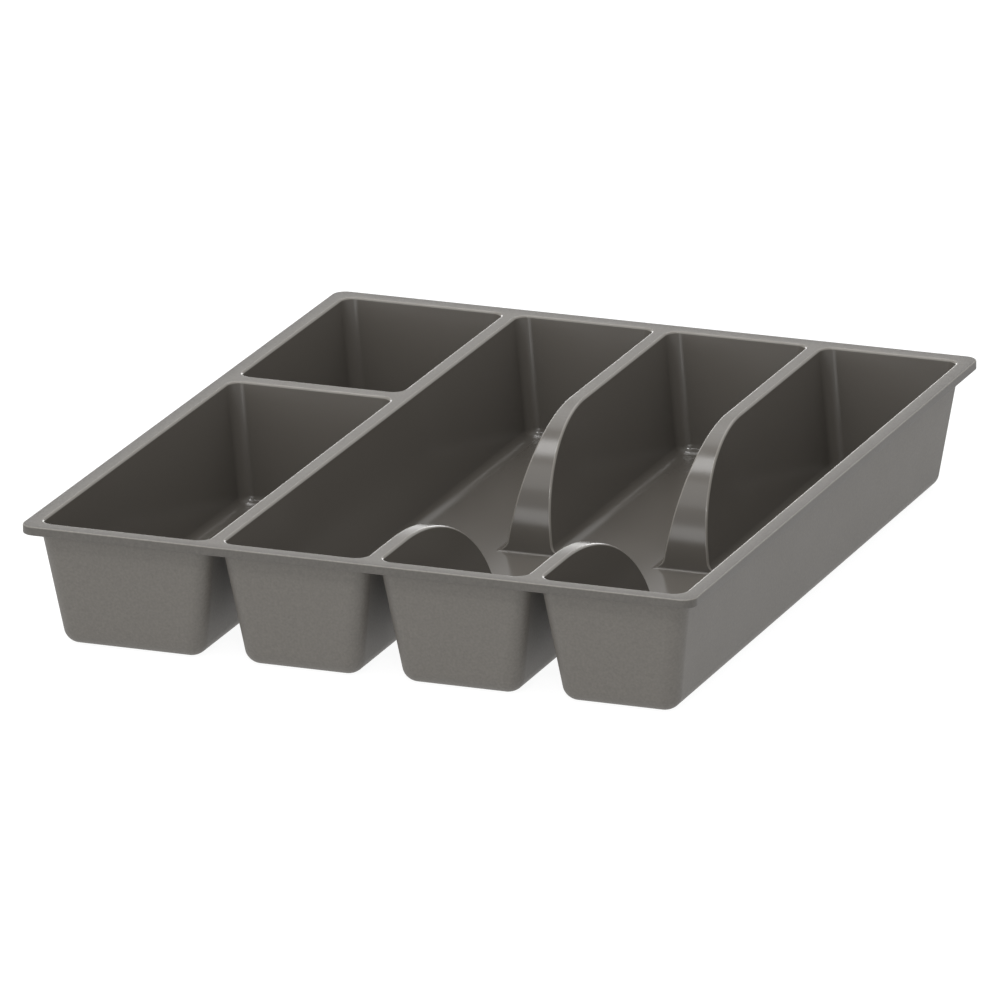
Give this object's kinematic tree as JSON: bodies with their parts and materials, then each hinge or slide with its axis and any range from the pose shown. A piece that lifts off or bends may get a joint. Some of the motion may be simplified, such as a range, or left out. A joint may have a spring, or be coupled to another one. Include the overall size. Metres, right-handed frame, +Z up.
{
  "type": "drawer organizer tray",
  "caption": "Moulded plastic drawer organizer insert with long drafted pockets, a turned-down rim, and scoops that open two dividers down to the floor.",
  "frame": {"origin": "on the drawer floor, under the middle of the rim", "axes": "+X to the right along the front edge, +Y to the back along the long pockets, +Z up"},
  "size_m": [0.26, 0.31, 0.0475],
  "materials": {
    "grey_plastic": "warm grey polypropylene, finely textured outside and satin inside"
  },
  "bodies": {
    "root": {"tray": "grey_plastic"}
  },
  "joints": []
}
++++++++
**TASK DETAILS:** Give back the data above exactly as it appears.

**EXERCISE RESULT:**
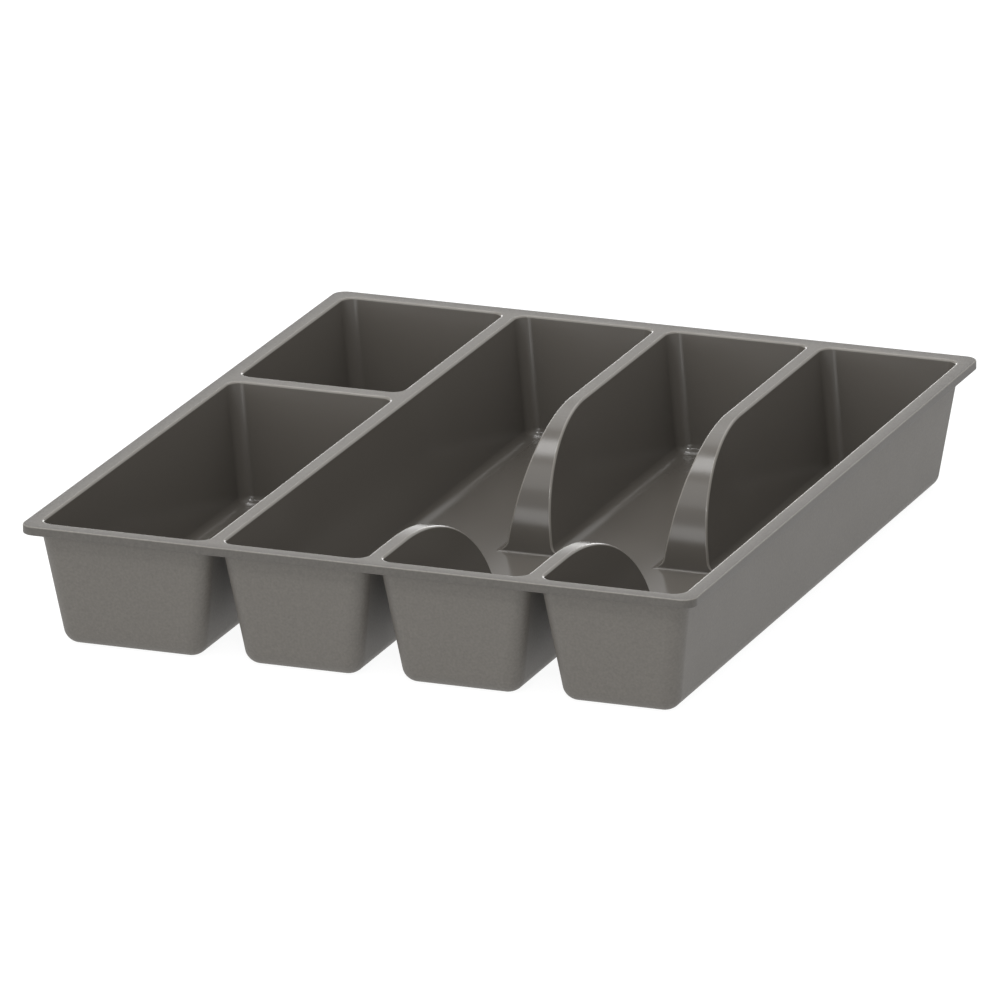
Give this object's kinematic tree as JSON: bodies with their parts and materials, then each hinge or slide with its axis and any range from the pose shown. A piece that lifts off or bends may get a joint. Some of the motion may be simplified, such as a range, or left out. A joint may have a spring, or be coupled to another one. Include the overall size. Metres, right-handed frame, +Z up.
{
  "type": "drawer organizer tray",
  "caption": "Moulded plastic drawer organizer insert with long drafted pockets, a turned-down rim, and scoops that open two dividers down to the floor.",
  "frame": {"origin": "on the drawer floor, under the middle of the rim", "axes": "+X to the right along the front edge, +Y to the back along the long pockets, +Z up"},
  "size_m": [0.26, 0.31, 0.0475],
  "materials": {
    "grey_plastic": "warm grey polypropylene, finely textured outside and satin inside"
  },
  "bodies": {
    "root": {"tray": "grey_plastic"}
  },
  "joints": []
}